_RAW DATA_.
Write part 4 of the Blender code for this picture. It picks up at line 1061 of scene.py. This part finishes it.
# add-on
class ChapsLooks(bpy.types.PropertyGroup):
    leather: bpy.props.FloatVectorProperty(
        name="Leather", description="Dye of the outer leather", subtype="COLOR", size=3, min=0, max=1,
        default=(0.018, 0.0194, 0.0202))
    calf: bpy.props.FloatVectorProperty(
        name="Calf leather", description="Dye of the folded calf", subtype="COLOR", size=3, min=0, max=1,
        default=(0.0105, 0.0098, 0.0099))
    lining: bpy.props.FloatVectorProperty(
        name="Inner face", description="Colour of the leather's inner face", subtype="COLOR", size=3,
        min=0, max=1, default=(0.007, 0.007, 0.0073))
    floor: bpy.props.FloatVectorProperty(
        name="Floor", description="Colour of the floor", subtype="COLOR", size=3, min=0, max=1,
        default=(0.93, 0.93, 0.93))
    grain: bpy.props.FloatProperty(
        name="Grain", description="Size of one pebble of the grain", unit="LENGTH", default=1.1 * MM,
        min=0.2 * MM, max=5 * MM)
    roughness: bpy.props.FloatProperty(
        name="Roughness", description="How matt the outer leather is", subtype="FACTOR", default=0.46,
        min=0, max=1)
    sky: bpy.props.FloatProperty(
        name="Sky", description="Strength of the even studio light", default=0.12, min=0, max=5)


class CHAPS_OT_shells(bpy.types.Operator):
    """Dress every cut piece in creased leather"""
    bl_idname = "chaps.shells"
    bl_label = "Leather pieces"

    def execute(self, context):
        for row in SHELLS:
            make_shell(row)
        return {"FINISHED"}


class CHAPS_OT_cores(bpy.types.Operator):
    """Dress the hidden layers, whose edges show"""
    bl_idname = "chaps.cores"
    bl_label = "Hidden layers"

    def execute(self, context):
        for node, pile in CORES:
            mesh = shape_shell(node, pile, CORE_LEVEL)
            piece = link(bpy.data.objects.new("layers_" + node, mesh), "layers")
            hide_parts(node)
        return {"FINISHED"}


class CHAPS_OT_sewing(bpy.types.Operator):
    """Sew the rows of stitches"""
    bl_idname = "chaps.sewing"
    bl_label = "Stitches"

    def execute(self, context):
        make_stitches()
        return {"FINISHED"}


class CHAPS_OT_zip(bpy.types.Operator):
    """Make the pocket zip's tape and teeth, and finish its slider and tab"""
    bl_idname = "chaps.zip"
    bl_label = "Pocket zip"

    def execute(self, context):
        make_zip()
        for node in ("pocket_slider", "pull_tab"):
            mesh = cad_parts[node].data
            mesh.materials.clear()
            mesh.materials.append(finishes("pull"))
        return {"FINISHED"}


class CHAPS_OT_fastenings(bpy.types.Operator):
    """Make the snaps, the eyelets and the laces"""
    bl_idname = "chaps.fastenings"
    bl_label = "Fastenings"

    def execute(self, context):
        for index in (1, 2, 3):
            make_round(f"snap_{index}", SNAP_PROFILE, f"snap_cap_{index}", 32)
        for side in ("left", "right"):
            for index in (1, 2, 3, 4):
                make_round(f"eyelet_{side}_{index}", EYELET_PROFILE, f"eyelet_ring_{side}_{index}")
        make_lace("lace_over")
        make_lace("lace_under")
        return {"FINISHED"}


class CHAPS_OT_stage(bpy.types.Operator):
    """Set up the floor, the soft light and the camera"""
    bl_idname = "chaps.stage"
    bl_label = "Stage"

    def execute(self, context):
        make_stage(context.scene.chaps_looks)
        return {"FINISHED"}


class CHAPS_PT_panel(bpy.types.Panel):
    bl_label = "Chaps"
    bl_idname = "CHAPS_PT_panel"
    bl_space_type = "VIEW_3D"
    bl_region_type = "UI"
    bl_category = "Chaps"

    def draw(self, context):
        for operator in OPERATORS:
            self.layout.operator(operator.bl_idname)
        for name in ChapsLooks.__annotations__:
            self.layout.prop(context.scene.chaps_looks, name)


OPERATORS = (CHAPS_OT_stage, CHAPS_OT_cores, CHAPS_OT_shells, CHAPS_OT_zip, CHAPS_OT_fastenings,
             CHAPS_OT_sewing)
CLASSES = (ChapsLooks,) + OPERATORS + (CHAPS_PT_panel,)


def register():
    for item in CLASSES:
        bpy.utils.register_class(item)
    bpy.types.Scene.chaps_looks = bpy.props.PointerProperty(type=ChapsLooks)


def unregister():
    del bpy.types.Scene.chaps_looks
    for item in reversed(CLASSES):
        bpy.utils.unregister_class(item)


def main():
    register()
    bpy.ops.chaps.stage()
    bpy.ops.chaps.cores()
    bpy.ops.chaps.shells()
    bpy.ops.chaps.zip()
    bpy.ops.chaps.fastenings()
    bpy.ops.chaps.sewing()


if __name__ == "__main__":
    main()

_WHAT TO DO_.
Transcribe the data above in full, exactly.

_THE SOLUTION_.
Write part 4 of the Blender code for this picture. It picks up at line 1061 of scene.py. This part finishes it.
# add-on
class ChapsLooks(bpy.types.PropertyGroup):
    leather: bpy.props.FloatVectorProperty(
        name="Leather", description="Dye of the outer leather", subtype="COLOR", size=3, min=0, max=1,
        default=(0.018, 0.0194, 0.0202))
    calf: bpy.props.FloatVectorProperty(
        name="Calf leather", description="Dye of the folded calf", subtype="COLOR", size=3, min=0, max=1,
        default=(0.0105, 0.0098, 0.0099))
    lining: bpy.props.FloatVectorProperty(
        name="Inner face", description="Colour of the leather's inner face", subtype="COLOR", size=3,
        min=0, max=1, default=(0.007, 0.007, 0.0073))
    floor: bpy.props.FloatVectorProperty(
        name="Floor", description="Colour of the floor", subtype="COLOR", size=3, min=0, max=1,
        default=(0.93, 0.93, 0.93))
    grain: bpy.props.FloatProperty(
        name="Grain", description="Size of one pebble of the grain", unit="LENGTH", default=1.1 * MM,
        min=0.2 * MM, max=5 * MM)
    roughness: bpy.props.FloatProperty(
        name="Roughness", description="How matt the outer leather is", subtype="FACTOR", default=0.46,
        min=0, max=1)
    sky: bpy.props.FloatProperty(
        name="Sky", description="Strength of the even studio light", default=0.12, min=0, max=5)


class CHAPS_OT_shells(bpy.types.Operator):
    """Dress every cut piece in creased leather"""
    bl_idname = "chaps.shells"
    bl_label = "Leather pieces"

    def execute(self, context):
        for row in SHELLS:
            make_shell(row)
        return {"FINISHED"}


class CHAPS_OT_cores(bpy.types.Operator):
    """Dress the hidden layers, whose edges show"""
    bl_idname = "chaps.cores"
    bl_label = "Hidden layers"

    def execute(self, context):
        for node, pile in CORES:
            mesh = shape_shell(node, pile, CORE_LEVEL)
            piece = link(bpy.data.objects.new("layers_" + node, mesh), "layers")
            hide_parts(node)
        return {"FINISHED"}


class CHAPS_OT_sewing(bpy.types.Operator):
    """Sew the rows of stitches"""
    bl_idname = "chaps.sewing"
    bl_label = "Stitches"

    def execute(self, context):
        make_stitches()
        return {"FINISHED"}


class CHAPS_OT_zip(bpy.types.Operator):
    """Make the pocket zip's tape and teeth, and finish its slider and tab"""
    bl_idname = "chaps.zip"
    bl_label = "Pocket zip"

    def execute(self, context):
        make_zip()
        for node in ("pocket_slider", "pull_tab"):
            mesh = cad_parts[node].data
            mesh.materials.clear()
            mesh.materials.append(finishes("pull"))
        return {"FINISHED"}


class CHAPS_OT_fastenings(bpy.types.Operator):
    """Make the snaps, the eyelets and the laces"""
    bl_idname = "chaps.fastenings"
    bl_label = "Fastenings"

    def execute(self, context):
        for index in (1, 2, 3):
            make_round(f"snap_{index}", SNAP_PROFILE, f"snap_cap_{index}", 32)
        for side in ("left", "right"):
            for index in (1, 2, 3, 4):
                make_round(f"eyelet_{side}_{index}", EYELET_PROFILE, f"eyelet_ring_{side}_{index}")
        make_lace("lace_over")
        make_lace("lace_under")
        return {"FINISHED"}


class CHAPS_OT_stage(bpy.types.Operator):
    """Set up the floor, the soft light and the camera"""
    bl_idname = "chaps.stage"
    bl_label = "Stage"

    def execute(self, context):
        make_stage(context.scene.chaps_looks)
        return {"FINISHED"}


class CHAPS_PT_panel(bpy.types.Panel):
    bl_label = "Chaps"
    bl_idname = "CHAPS_PT_panel"
    bl_space_type = "VIEW_3D"
    bl_region_type = "UI"
    bl_category = "Chaps"

    def draw(self, context):
        for operator in OPERATORS:
            self.layout.operator(operator.bl_idname)
        for name in ChapsLooks.__annotations__:
            self.layout.prop(context.scene.chaps_looks, name)


OPERATORS = (CHAPS_OT_stage, CHAPS_OT_cores, CHAPS_OT_shells, CHAPS_OT_zip, CHAPS_OT_fastenings,
             CHAPS_OT_sewing)
CLASSES = (ChapsLooks,) + OPERATORS + (CHAPS_PT_panel,)


def register():
    for item in CLASSES:
        bpy.utils.register_class(item)
    bpy.types.Scene.chaps_looks = bpy.props.PointerProperty(type=ChapsLooks)


def unregister():
    del bpy.types.Scene.chaps_looks
    for item in reversed(CLASSES):
        bpy.utils.unregister_class(item)


def main():
    register()
    bpy.ops.chaps.stage()
    bpy.ops.chaps.cores()
    bpy.ops.chaps.shells()
    bpy.ops.chaps.zip()
    bpy.ops.chaps.fastenings()
    bpy.ops.chaps.sewing()


if __name__ == "__main__":
    main()